What is needed:
Please return the full listing below without altering anything.

☆ ☆ ☆

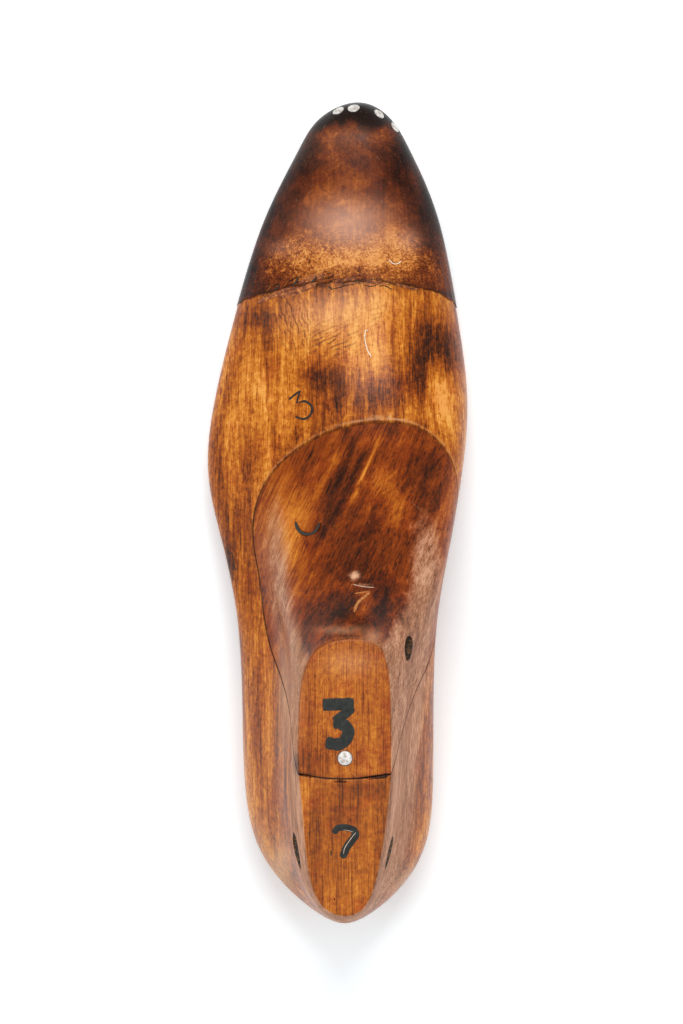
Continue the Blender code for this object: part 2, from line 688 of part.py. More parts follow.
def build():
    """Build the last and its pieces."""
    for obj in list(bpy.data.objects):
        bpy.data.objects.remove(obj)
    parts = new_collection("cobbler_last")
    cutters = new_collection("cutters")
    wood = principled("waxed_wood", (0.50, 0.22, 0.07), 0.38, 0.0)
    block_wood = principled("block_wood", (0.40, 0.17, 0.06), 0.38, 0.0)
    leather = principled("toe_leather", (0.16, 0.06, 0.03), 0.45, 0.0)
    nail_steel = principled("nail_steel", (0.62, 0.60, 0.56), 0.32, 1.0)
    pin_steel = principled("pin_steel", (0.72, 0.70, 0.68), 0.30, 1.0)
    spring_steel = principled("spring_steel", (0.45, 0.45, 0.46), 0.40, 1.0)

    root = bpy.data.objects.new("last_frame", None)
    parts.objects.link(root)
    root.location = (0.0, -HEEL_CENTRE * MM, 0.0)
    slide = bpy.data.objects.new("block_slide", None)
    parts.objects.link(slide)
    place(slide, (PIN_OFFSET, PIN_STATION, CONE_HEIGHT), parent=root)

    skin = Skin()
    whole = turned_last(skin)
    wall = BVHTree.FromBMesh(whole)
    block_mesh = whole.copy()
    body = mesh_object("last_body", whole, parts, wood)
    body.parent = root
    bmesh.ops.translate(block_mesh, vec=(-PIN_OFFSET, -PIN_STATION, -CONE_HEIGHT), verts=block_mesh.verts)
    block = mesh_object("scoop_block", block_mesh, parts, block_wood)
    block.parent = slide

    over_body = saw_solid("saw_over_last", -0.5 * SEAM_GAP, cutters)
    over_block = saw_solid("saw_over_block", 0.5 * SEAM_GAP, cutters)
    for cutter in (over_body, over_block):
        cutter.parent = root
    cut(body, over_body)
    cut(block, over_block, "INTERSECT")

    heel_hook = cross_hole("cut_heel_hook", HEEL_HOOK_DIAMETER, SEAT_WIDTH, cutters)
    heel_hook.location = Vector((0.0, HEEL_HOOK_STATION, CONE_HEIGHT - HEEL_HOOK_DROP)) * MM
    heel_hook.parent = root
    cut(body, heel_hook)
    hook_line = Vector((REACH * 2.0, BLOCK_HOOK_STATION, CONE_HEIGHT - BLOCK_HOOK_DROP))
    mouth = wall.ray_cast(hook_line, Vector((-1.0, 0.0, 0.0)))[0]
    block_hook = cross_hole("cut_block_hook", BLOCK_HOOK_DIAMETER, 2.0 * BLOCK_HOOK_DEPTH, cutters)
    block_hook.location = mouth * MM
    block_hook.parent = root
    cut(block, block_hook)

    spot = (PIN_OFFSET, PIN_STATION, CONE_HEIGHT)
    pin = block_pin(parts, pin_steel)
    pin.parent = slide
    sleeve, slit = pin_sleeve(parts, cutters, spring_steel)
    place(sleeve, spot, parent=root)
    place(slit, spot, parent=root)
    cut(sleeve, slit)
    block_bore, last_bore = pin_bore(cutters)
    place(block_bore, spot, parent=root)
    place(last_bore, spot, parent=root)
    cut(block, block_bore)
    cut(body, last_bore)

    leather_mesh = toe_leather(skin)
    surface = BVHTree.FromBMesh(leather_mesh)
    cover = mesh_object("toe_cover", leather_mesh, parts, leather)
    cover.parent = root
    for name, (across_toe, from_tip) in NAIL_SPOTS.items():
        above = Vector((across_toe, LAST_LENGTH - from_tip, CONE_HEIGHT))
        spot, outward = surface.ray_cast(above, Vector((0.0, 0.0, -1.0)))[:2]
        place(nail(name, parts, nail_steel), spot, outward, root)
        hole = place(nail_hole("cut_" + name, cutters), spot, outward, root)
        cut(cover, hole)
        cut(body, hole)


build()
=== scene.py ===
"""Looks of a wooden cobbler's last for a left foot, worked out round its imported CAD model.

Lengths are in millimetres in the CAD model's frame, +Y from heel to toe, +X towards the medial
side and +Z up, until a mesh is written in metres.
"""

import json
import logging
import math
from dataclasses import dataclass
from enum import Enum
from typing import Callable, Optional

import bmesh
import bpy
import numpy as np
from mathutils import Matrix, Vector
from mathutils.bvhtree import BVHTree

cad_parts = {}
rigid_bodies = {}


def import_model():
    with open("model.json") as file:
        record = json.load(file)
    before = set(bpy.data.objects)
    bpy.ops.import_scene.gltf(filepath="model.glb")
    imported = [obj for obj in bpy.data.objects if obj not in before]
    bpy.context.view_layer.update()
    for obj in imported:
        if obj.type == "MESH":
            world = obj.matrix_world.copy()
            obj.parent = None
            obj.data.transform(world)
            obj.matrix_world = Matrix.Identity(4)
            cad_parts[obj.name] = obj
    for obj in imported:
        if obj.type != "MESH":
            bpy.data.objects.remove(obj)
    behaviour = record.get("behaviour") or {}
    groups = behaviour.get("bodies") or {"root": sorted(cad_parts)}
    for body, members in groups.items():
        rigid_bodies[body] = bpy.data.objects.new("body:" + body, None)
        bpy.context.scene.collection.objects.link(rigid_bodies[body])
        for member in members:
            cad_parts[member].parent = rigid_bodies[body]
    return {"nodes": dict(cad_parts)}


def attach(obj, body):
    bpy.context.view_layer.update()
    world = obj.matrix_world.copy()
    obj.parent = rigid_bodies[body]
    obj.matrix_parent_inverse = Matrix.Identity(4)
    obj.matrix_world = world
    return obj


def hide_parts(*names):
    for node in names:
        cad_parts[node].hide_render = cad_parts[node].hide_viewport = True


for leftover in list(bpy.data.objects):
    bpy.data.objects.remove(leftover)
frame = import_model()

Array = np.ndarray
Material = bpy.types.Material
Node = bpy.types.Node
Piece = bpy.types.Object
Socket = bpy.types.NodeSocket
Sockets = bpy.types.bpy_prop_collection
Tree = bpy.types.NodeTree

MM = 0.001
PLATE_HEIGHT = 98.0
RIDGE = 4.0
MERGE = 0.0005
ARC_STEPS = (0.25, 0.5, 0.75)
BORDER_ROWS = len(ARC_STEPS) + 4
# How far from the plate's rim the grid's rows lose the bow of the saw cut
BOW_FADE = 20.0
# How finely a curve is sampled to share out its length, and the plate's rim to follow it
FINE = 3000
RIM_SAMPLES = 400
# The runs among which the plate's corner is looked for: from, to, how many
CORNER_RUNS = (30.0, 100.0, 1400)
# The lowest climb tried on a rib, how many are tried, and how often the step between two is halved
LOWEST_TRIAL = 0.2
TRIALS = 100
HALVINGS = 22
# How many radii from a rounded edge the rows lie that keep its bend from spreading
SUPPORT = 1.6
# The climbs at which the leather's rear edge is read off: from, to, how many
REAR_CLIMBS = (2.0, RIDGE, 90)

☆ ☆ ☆

Complete response:
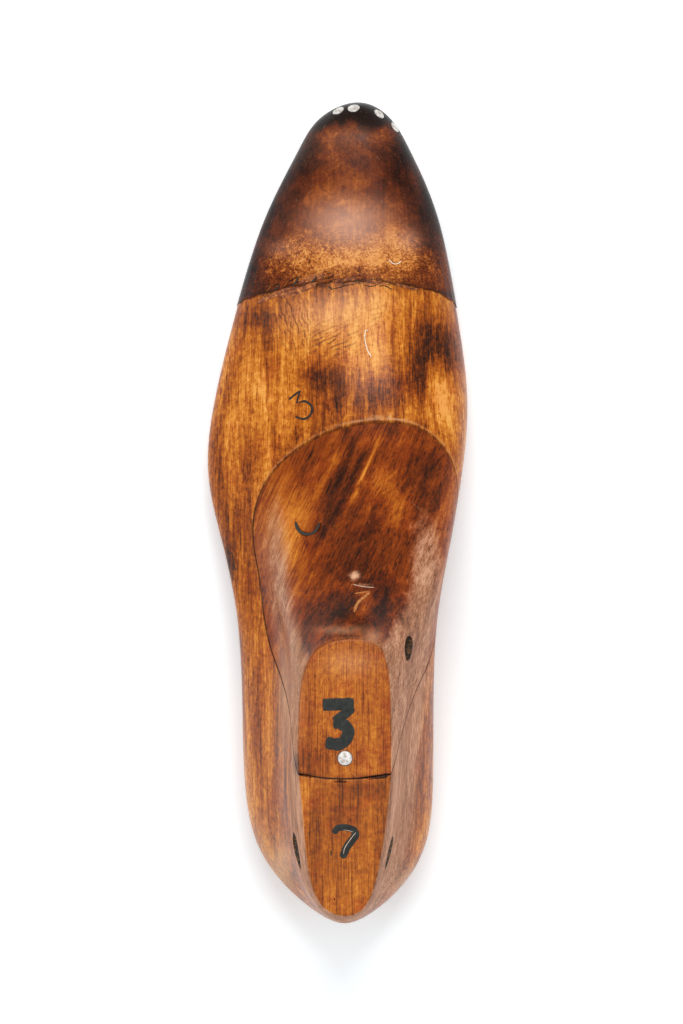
Continue the Blender code for this object: part 2, from line 688 of part.py. More parts follow.
def build():
    """Build the last and its pieces."""
    for obj in list(bpy.data.objects):
        bpy.data.objects.remove(obj)
    parts = new_collection("cobbler_last")
    cutters = new_collection("cutters")
    wood = principled("waxed_wood", (0.50, 0.22, 0.07), 0.38, 0.0)
    block_wood = principled("block_wood", (0.40, 0.17, 0.06), 0.38, 0.0)
    leather = principled("toe_leather", (0.16, 0.06, 0.03), 0.45, 0.0)
    nail_steel = principled("nail_steel", (0.62, 0.60, 0.56), 0.32, 1.0)
    pin_steel = principled("pin_steel", (0.72, 0.70, 0.68), 0.30, 1.0)
    spring_steel = principled("spring_steel", (0.45, 0.45, 0.46), 0.40, 1.0)

    root = bpy.data.objects.new("last_frame", None)
    parts.objects.link(root)
    root.location = (0.0, -HEEL_CENTRE * MM, 0.0)
    slide = bpy.data.objects.new("block_slide", None)
    parts.objects.link(slide)
    place(slide, (PIN_OFFSET, PIN_STATION, CONE_HEIGHT), parent=root)

    skin = Skin()
    whole = turned_last(skin)
    wall = BVHTree.FromBMesh(whole)
    block_mesh = whole.copy()
    body = mesh_object("last_body", whole, parts, wood)
    body.parent = root
    bmesh.ops.translate(block_mesh, vec=(-PIN_OFFSET, -PIN_STATION, -CONE_HEIGHT), verts=block_mesh.verts)
    block = mesh_object("scoop_block", block_mesh, parts, block_wood)
    block.parent = slide

    over_body = saw_solid("saw_over_last", -0.5 * SEAM_GAP, cutters)
    over_block = saw_solid("saw_over_block", 0.5 * SEAM_GAP, cutters)
    for cutter in (over_body, over_block):
        cutter.parent = root
    cut(body, over_body)
    cut(block, over_block, "INTERSECT")

    heel_hook = cross_hole("cut_heel_hook", HEEL_HOOK_DIAMETER, SEAT_WIDTH, cutters)
    heel_hook.location = Vector((0.0, HEEL_HOOK_STATION, CONE_HEIGHT - HEEL_HOOK_DROP)) * MM
    heel_hook.parent = root
    cut(body, heel_hook)
    hook_line = Vector((REACH * 2.0, BLOCK_HOOK_STATION, CONE_HEIGHT - BLOCK_HOOK_DROP))
    mouth = wall.ray_cast(hook_line, Vector((-1.0, 0.0, 0.0)))[0]
    block_hook = cross_hole("cut_block_hook", BLOCK_HOOK_DIAMETER, 2.0 * BLOCK_HOOK_DEPTH, cutters)
    block_hook.location = mouth * MM
    block_hook.parent = root
    cut(block, block_hook)

    spot = (PIN_OFFSET, PIN_STATION, CONE_HEIGHT)
    pin = block_pin(parts, pin_steel)
    pin.parent = slide
    sleeve, slit = pin_sleeve(parts, cutters, spring_steel)
    place(sleeve, spot, parent=root)
    place(slit, spot, parent=root)
    cut(sleeve, slit)
    block_bore, last_bore = pin_bore(cutters)
    place(block_bore, spot, parent=root)
    place(last_bore, spot, parent=root)
    cut(block, block_bore)
    cut(body, last_bore)

    leather_mesh = toe_leather(skin)
    surface = BVHTree.FromBMesh(leather_mesh)
    cover = mesh_object("toe_cover", leather_mesh, parts, leather)
    cover.parent = root
    for name, (across_toe, from_tip) in NAIL_SPOTS.items():
        above = Vector((across_toe, LAST_LENGTH - from_tip, CONE_HEIGHT))
        spot, outward = surface.ray_cast(above, Vector((0.0, 0.0, -1.0)))[:2]
        place(nail(name, parts, nail_steel), spot, outward, root)
        hole = place(nail_hole("cut_" + name, cutters), spot, outward, root)
        cut(cover, hole)
        cut(body, hole)


build()
=== scene.py ===
"""Looks of a wooden cobbler's last for a left foot, worked out round its imported CAD model.

Lengths are in millimetres in the CAD model's frame, +Y from heel to toe, +X towards the medial
side and +Z up, until a mesh is written in metres.
"""

import json
import logging
import math
from dataclasses import dataclass
from enum import Enum
from typing import Callable, Optional

import bmesh
import bpy
import numpy as np
from mathutils import Matrix, Vector
from mathutils.bvhtree import BVHTree

cad_parts = {}
rigid_bodies = {}


def import_model():
    with open("model.json") as file:
        record = json.load(file)
    before = set(bpy.data.objects)
    bpy.ops.import_scene.gltf(filepath="model.glb")
    imported = [obj for obj in bpy.data.objects if obj not in before]
    bpy.context.view_layer.update()
    for obj in imported:
        if obj.type == "MESH":
            world = obj.matrix_world.copy()
            obj.parent = None
            obj.data.transform(world)
            obj.matrix_world = Matrix.Identity(4)
            cad_parts[obj.name] = obj
    for obj in imported:
        if obj.type != "MESH":
            bpy.data.objects.remove(obj)
    behaviour = record.get("behaviour") or {}
    groups = behaviour.get("bodies") or {"root": sorted(cad_parts)}
    for body, members in groups.items():
        rigid_bodies[body] = bpy.data.objects.new("body:" + body, None)
        bpy.context.scene.collection.objects.link(rigid_bodies[body])
        for member in members:
            cad_parts[member].parent = rigid_bodies[body]
    return {"nodes": dict(cad_parts)}


def attach(obj, body):
    bpy.context.view_layer.update()
    world = obj.matrix_world.copy()
    obj.parent = rigid_bodies[body]
    obj.matrix_parent_inverse = Matrix.Identity(4)
    obj.matrix_world = world
    return obj


def hide_parts(*names):
    for node in names:
        cad_parts[node].hide_render = cad_parts[node].hide_viewport = True


for leftover in list(bpy.data.objects):
    bpy.data.objects.remove(leftover)
frame = import_model()

Array = np.ndarray
Material = bpy.types.Material
Node = bpy.types.Node
Piece = bpy.types.Object
Socket = bpy.types.NodeSocket
Sockets = bpy.types.bpy_prop_collection
Tree = bpy.types.NodeTree

MM = 0.001
PLATE_HEIGHT = 98.0
RIDGE = 4.0
MERGE = 0.0005
ARC_STEPS = (0.25, 0.5, 0.75)
BORDER_ROWS = len(ARC_STEPS) + 4
# How far from the plate's rim the grid's rows lose the bow of the saw cut
BOW_FADE = 20.0
# How finely a curve is sampled to share out its length, and the plate's rim to follow it
FINE = 3000
RIM_SAMPLES = 400
# The runs among which the plate's corner is looked for: from, to, how many
CORNER_RUNS = (30.0, 100.0, 1400)
# The lowest climb tried on a rib, how many are tried, and how often the step between two is halved
LOWEST_TRIAL = 0.2
TRIALS = 100
HALVINGS = 22
# How many radii from a rounded edge the rows lie that keep its bend from spreading
SUPPORT = 1.6
# The climbs at which the leather's rear edge is read off: from, to, how many
REAR_CLIMBS = (2.0, RIDGE, 90)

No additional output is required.